◆ **Stated exercise**: Copy every entry precisely.

:: Input rows

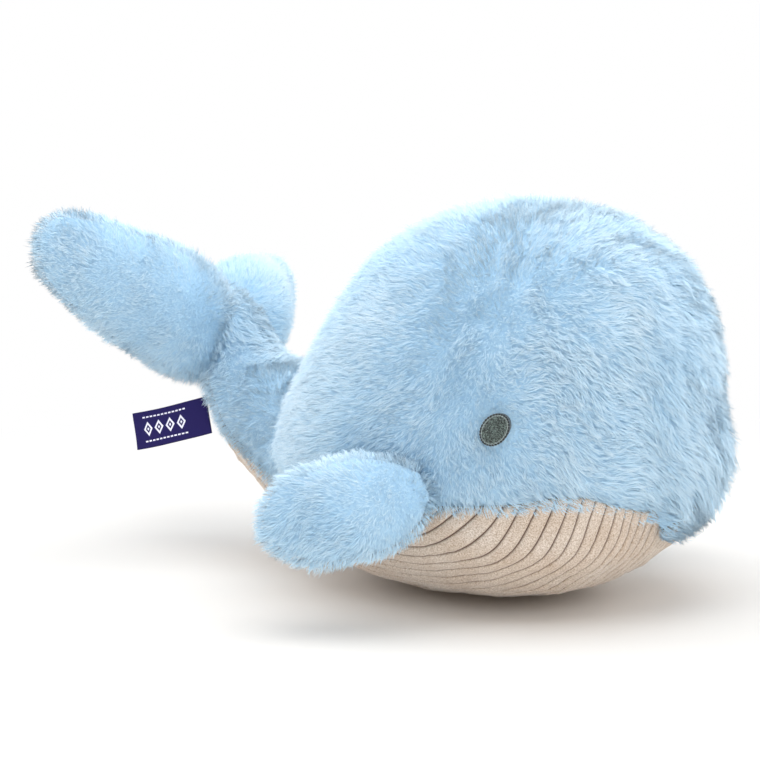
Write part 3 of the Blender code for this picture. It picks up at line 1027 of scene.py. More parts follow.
@dataclass
class HairKind:
    """One kind of hair: how dense, thick and bent it is. A hair is a bundle of fibres, with few faces."""

    density: float
    shares: tuple[float, ...]
    half_widths: tuple[float, ...]
    length: float
    clump: float
    flat: float = 0.55

    @property
    def marks(self) -> Array:
        """Where along the hair its points are."""
        return np.array([0.0, *self.shares, 1.0])

    def faces(self) -> Array:
        """Joins one closed hair's points: a root point, rings of three points, and a tip.

        Returns:
            Its triangles.
        """
        rings = len(self.shares)
        rows = [(0, 1 + (k + 1) % 3, 1 + k) for k in range(3)]
        for ring in range(rings - 1):
            low, high = 1 + 3 * ring, 4 + 3 * ring
            for k in range(3):
                other = (k + 1) % 3
                rows += [(low + k, low + other, high + other), (low + k, high + other, high + k)]
        top = 1 + 3 * (rings - 1)
        rows += [(top + k, top + (k + 1) % 3, top + 3) for k in range(3)]
        return np.array(rows)[:, ::-1]

    def rings(self, line: Array, normal: Array) -> Array:
        """Puts rings of three points round each middle line.

        Args:
            line: the middle lines.
            normal: the skin's normal at each root.

        Returns:
            Hairs by points by three: the root, the rings and the tip.
        """
        rows = [line[:, :1]]
        angles = np.radians([90, 210, 330])
        for number, half in enumerate(self.half_widths, start=1):
            along = unit(line[:, number + 1] - line[:, number - 1])
            wide = unit(np.cross(along, normal + 0.001))
            high = np.cross(wide, along)
            ring = wide[:, None] * np.cos(angles)[:, None] * half
            ring = ring + high[:, None] * np.sin(angles)[:, None] * half * self.flat
            rows.append(line[:, number : number + 1] + ring)
        rows.append(line[:, -1:])
        return np.concatenate(rows, axis=1)

    def map(self, tone: Array) -> Array:
        """The map of each hair: V is the place along it, and U its tone, a little apart round each ring.

        Args:
            tone: each hair's tone.

        Returns:
            Hairs by points by two.
        """
        heights = [0.0] + [share for share in self.shares for _ in range(3)] + [1.0]
        offsets = [0.02] + [0.0, 0.02, 0.04] * len(self.shares) + [0.02]
        uv = np.zeros((len(tone), len(heights), 2))
        uv[..., 0] = tone[:, None] + np.array(offsets)
        uv[..., 1] = np.array(heights)
        return uv


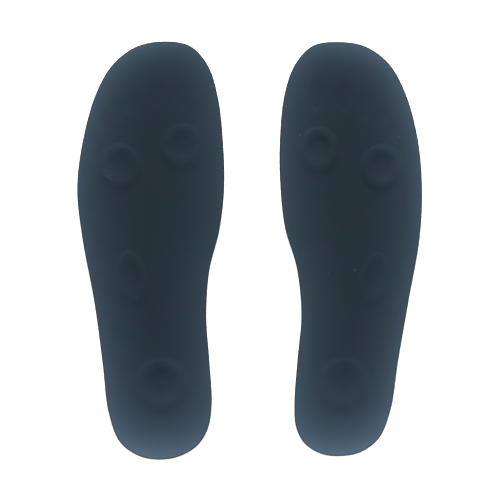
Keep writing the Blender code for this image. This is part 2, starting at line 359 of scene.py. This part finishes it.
def relief(side, uv):
    """The cloth's height over the pads and the toes, against the level around them."""
    height = np.zeros(len(uv))
    uneven = 1 + UNEVEN_SHARE * waves(side, uv, UNEVEN_SIZE)
    for pad in side.pads.values():
        angle = math.radians(pad.lean)
        lean = np.array([math.sin(angle), math.cos(angle)])
        away = uv - (pad.u, pad.v)
        facing = away @ lean / np.maximum(np.linalg.norm(away, axis=1), TINY)
        width = GENTLE_REACH + (STEEP_REACH - GENTLE_REACH) * (1 + facing) / 2
        mound = 1 - smooth(crest_offset(uv, pad) / width)
        reach = crest_place(uv + BOWL_BACK * lean, pad)[0]
        bowl = (1 + BOWL_SINK) * smooth(BOWL_REACH * (1 - reach))
        height += pad.rise * uneven * (mound - bowl)
    for u, v, across, along, depth in TOES[side.name]:
        away = np.column_stack([(uv[:, 0] - u) / across, (uv[:, 1] - v) / along])
        reach = np.maximum(np.linalg.norm(away, axis=1), TINY)
        wall = TOE_STEEP + (TOE_SOFT - TOE_STEEP) * (1 + away[:, 1] / reach) / 2
        height -= depth * smooth((1 - reach) / wall)
    return height


def rim_share(distance, width, power=2.0):
    """Falls from 1 to 0 over this width."""
    return np.clip(1 - distance / width, 0, 1) ** power


def curl(uv, distance):
    """How far the heel's end and rim are drawn up."""
    cup = CUP_RISE * rim_share(distance, CUP_WIDTH) * smooth(1 - uv[:, 1] / CUP_LENGTH)
    return CURL_RISE * rim_share(uv[:, 1], CURL_LENGTH) + cup


def underside(uv, distance):
    return LIFT * rim_share(distance, LIFT_WIDTH) + curl(uv, distance)


def base_top(uv, distance):
    return underside(uv, distance) + BASE_CLOTH


def bed_level(uv, distance):
    """The level of the foam's top, away from the pads and the toes."""
    roll = ROLL_DROP * rim_share(distance, ROLL_WIDTH, ROLL_POWER)
    return BASE_CLOTH + FOAM - roll + curl(uv, distance)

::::

◆ **Full response**:
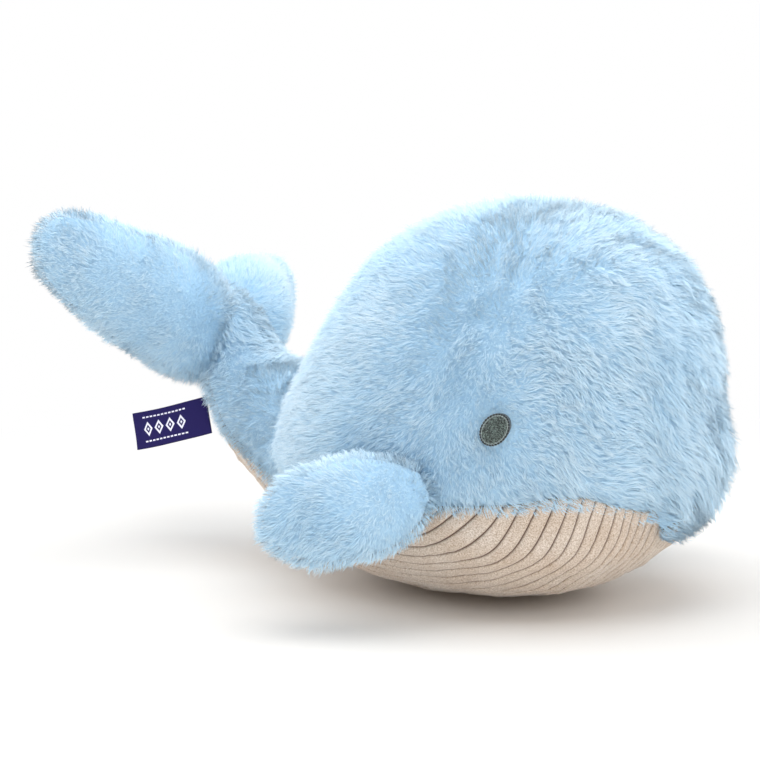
Write part 3 of the Blender code for this picture. It picks up at line 1027 of scene.py. More parts follow.
@dataclass
class HairKind:
    """One kind of hair: how dense, thick and bent it is. A hair is a bundle of fibres, with few faces."""

    density: float
    shares: tuple[float, ...]
    half_widths: tuple[float, ...]
    length: float
    clump: float
    flat: float = 0.55

    @property
    def marks(self) -> Array:
        """Where along the hair its points are."""
        return np.array([0.0, *self.shares, 1.0])

    def faces(self) -> Array:
        """Joins one closed hair's points: a root point, rings of three points, and a tip.

        Returns:
            Its triangles.
        """
        rings = len(self.shares)
        rows = [(0, 1 + (k + 1) % 3, 1 + k) for k in range(3)]
        for ring in range(rings - 1):
            low, high = 1 + 3 * ring, 4 + 3 * ring
            for k in range(3):
                other = (k + 1) % 3
                rows += [(low + k, low + other, high + other), (low + k, high + other, high + k)]
        top = 1 + 3 * (rings - 1)
        rows += [(top + k, top + (k + 1) % 3, top + 3) for k in range(3)]
        return np.array(rows)[:, ::-1]

    def rings(self, line: Array, normal: Array) -> Array:
        """Puts rings of three points round each middle line.

        Args:
            line: the middle lines.
            normal: the skin's normal at each root.

        Returns:
            Hairs by points by three: the root, the rings and the tip.
        """
        rows = [line[:, :1]]
        angles = np.radians([90, 210, 330])
        for number, half in enumerate(self.half_widths, start=1):
            along = unit(line[:, number + 1] - line[:, number - 1])
            wide = unit(np.cross(along, normal + 0.001))
            high = np.cross(wide, along)
            ring = wide[:, None] * np.cos(angles)[:, None] * half
            ring = ring + high[:, None] * np.sin(angles)[:, None] * half * self.flat
            rows.append(line[:, number : number + 1] + ring)
        rows.append(line[:, -1:])
        return np.concatenate(rows, axis=1)

    def map(self, tone: Array) -> Array:
        """The map of each hair: V is the place along it, and U its tone, a little apart round each ring.

        Args:
            tone: each hair's tone.

        Returns:
            Hairs by points by two.
        """
        heights = [0.0] + [share for share in self.shares for _ in range(3)] + [1.0]
        offsets = [0.02] + [0.0, 0.02, 0.04] * len(self.shares) + [0.02]
        uv = np.zeros((len(tone), len(heights), 2))
        uv[..., 0] = tone[:, None] + np.array(offsets)
        uv[..., 1] = np.array(heights)
        return uv


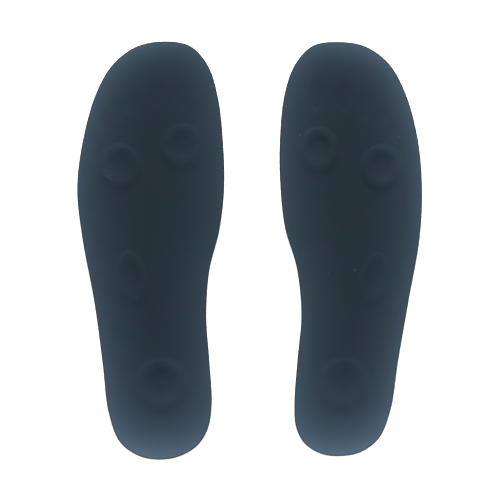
Keep writing the Blender code for this image. This is part 2, starting at line 359 of scene.py. This part finishes it.
def relief(side, uv):
    """The cloth's height over the pads and the toes, against the level around them."""
    height = np.zeros(len(uv))
    uneven = 1 + UNEVEN_SHARE * waves(side, uv, UNEVEN_SIZE)
    for pad in side.pads.values():
        angle = math.radians(pad.lean)
        lean = np.array([math.sin(angle), math.cos(angle)])
        away = uv - (pad.u, pad.v)
        facing = away @ lean / np.maximum(np.linalg.norm(away, axis=1), TINY)
        width = GENTLE_REACH + (STEEP_REACH - GENTLE_REACH) * (1 + facing) / 2
        mound = 1 - smooth(crest_offset(uv, pad) / width)
        reach = crest_place(uv + BOWL_BACK * lean, pad)[0]
        bowl = (1 + BOWL_SINK) * smooth(BOWL_REACH * (1 - reach))
        height += pad.rise * uneven * (mound - bowl)
    for u, v, across, along, depth in TOES[side.name]:
        away = np.column_stack([(uv[:, 0] - u) / across, (uv[:, 1] - v) / along])
        reach = np.maximum(np.linalg.norm(away, axis=1), TINY)
        wall = TOE_STEEP + (TOE_SOFT - TOE_STEEP) * (1 + away[:, 1] / reach) / 2
        height -= depth * smooth((1 - reach) / wall)
    return height


def rim_share(distance, width, power=2.0):
    """Falls from 1 to 0 over this width."""
    return np.clip(1 - distance / width, 0, 1) ** power


def curl(uv, distance):
    """How far the heel's end and rim are drawn up."""
    cup = CUP_RISE * rim_share(distance, CUP_WIDTH) * smooth(1 - uv[:, 1] / CUP_LENGTH)
    return CURL_RISE * rim_share(uv[:, 1], CURL_LENGTH) + cup


def underside(uv, distance):
    return LIFT * rim_share(distance, LIFT_WIDTH) + curl(uv, distance)


def base_top(uv, distance):
    return underside(uv, distance) + BASE_CLOTH


def bed_level(uv, distance):
    """The level of the foam's top, away from the pads and the toes."""
    roll = ROLL_DROP * rim_share(distance, ROLL_WIDTH, ROLL_POWER)
    return BASE_CLOTH + FOAM - roll + curl(uv, distance)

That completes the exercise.